Who is Veronika? - pathy
http://www.metro.se/veronika/who-is-veronika/EVHmja!WDI1wIPdrXLs6/

======
jbattle
The end result of this inquiry is kind of interesting, but I found the process
quite creepy. I'm not familiar with this journalist, but is his practice to
find anonymous people on the internet and then stalk them, digging until he
finds their real identity?

 _Sure, most journalists think it’s fun to turn over every stone in their
research and so do I, however when I’m about to trace footprints online I
choose to hunt a, say an af Praat rather than a Svensson any day. Less time
spent on dead ends means more time for the exciting ones.

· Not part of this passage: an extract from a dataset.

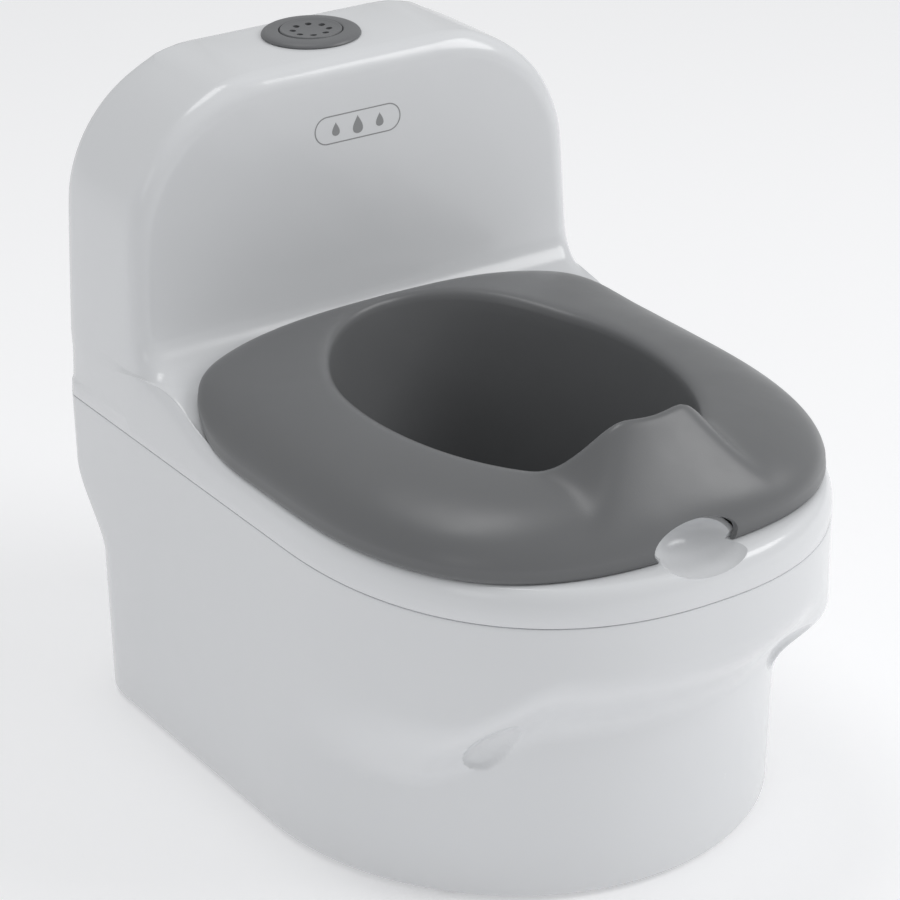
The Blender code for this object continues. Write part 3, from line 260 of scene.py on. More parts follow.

That’s why I was
happy that she called herself TheIneffableSwede._

------
ytjohn
This has got to be the most interesting article I've read in a very long time.
I don't know how much of the article is true, but the writing style draws you
in and keeps you enthralled throughout the entire article.

------
killerpopiller
a consistent online profile appearing like a real life persona might be of
value. But she was to profilic for witness protection.. is it really just a
sport for stacey?

------
orionblastar
Well it uses the old theory of "On the Internet nobody knows you are a dog"
where one can just fake an online identity and write an award winning article
or blog that is a complete and total fake, and people won't know the
difference.

I mean this Veronika character was complete faked and made up, but he left
hints like "The Matrix" and a second life profile and other stuff as
breadcrumbs for this other guy to follow and learn the truth.

So I bet that whole sexism in video games award winning blog article was
complete fiction? I wonder how many other blog articles are like that?